The critical assumption implied in this approach is that population is evenly distributed within the original geometry. This of course is not true, but if you have reason to believe that this assumption is reasonable enough for the purposes of creating a better population estimate than the previous two approaches we’ve tried, then you may state that your population subsetting is based on the “proportional area” of blocks within the PDAs. You can also apply “dough” that’s bigger than blocks, like CBGs, but the higher granularity your dough, the more fine-tuned your result.
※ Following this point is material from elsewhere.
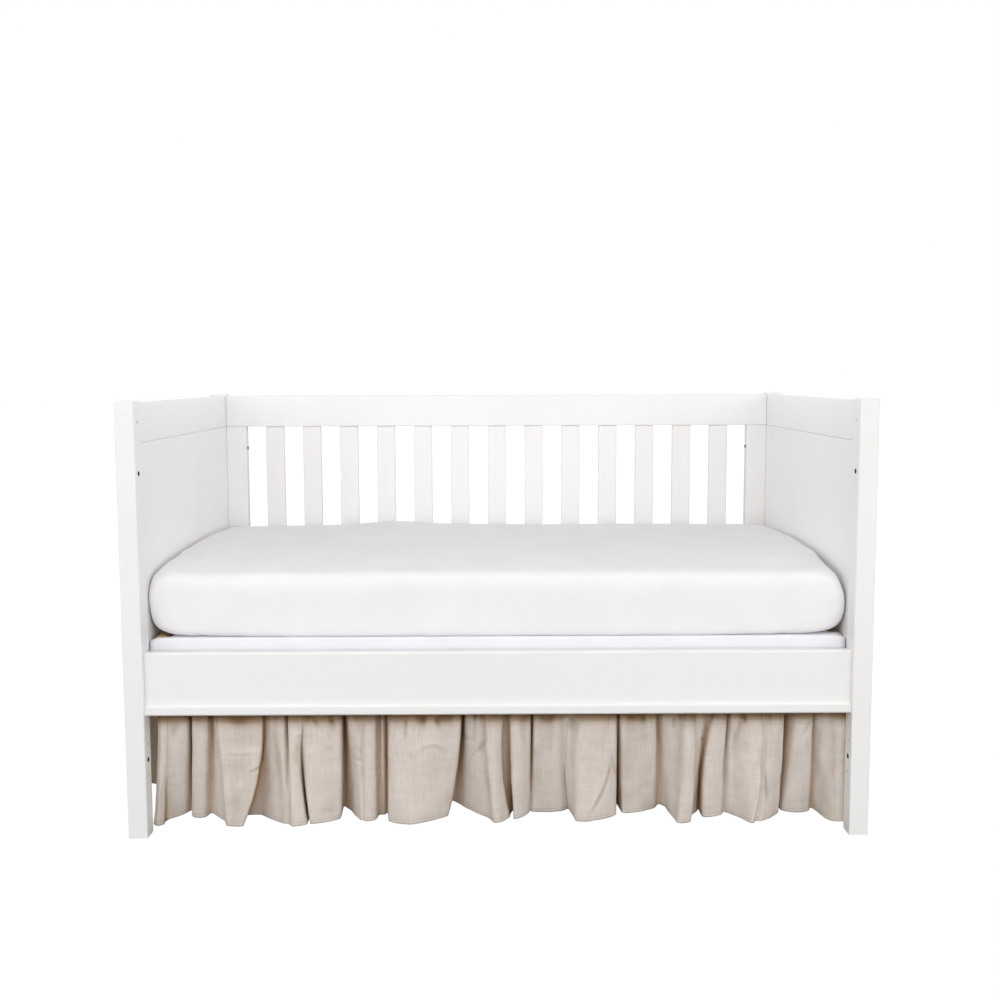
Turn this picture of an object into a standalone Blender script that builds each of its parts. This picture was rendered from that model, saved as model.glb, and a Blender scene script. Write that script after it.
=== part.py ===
"""Bed skirt on a cot bed: a white deck, four gathered ruffles, and the cot and mattress that hold them.

Metres, +Z up. X runs along the bed, Y from front to back, and the origin is on the floor under the middle.
"""
import math
from collections import namedtuple

import bmesh
import bpy
from mathutils import Matrix, Vector

MM = 0.001

# Outside of the cot
LENGTH = 1.500
DEPTH = 0.790
HEIGHT = 0.884
POST = 0.039
GAP = 0.0003                   # what touching pieces keep between them

# Posts
CAP_GROOVE_DROP = 0.025        # groove below the post's top
CAP_GROOVE_HEIGHT = 0.0016
CAP_GROOVE_DEPTH = 0.0014
POST_EDGE = 0.0025
BOLT_HOLE_RADIUS = 0.0045
BOLT_HOLE_DEPTH = 0.012
BOLT_HOLE_HEIGHTS = (0.158, 0.740)

# Ends and back
PANEL_THICKNESS = 0.018
PANEL_BOTTOM = 0.246
FRAME_TOP = 0.880
TOP_RAIL_HEIGHT = 0.080
BACK_RAIL_THICKNESS = 0.024
BACK_FRONT_Y = 0.3515          # front face of the back rails
STILE_WIDTH = 0.052
SLAT_COUNT = 13
SLAT_WIDTH = 0.0475
SLAT_THICKNESS = 0.014

# Front rail
RAIL_BOTTOM = 0.2515
RAIL_TOP = 0.379
RAIL_RECESS = 0.012            # its face behind the posts' front
RAIL_THICKNESS = 0.022
LIP_HEIGHT = 0.020
LIP_PROUD = 0.006

# Slatted base and its brackets
BASE_TOP = 0.400
BASE_HEIGHT = 0.044
BASE_HALF_LENGTH = 0.7045
BASE_FRONT_Y = -0.343
BASE_BACK_Y = 0.3365
BASE_RAIL = 0.022
BASE_EDGE = 0.004
BASE_SLATS = 9
BASE_SLAT_WIDTH = 0.070
BASE_SLAT_THICKNESS = 0.015
BRACKET_WIDTH = 0.024
BRACKET_REACH = 0.030
BRACKET_THICKNESS = 0.002
BRACKET_INSET = 0.053          # from the base's front or back edge to the bracket's middle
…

The result turns out to actually be pretty close to the second estimate we had, which speaks to the general usefulness of the centroid method. But keep in mind that the proportional area method materially affects the assortment (and proportion) of blocks that are considered part of the PDA, which will materially affect the further demographic analyses that occur. It’s relatively easy to keep holding on to this “proportional area adjustment factor” alongside the block IDs for the entirety of the analysis, waiting until the very end to multiply population counts by it.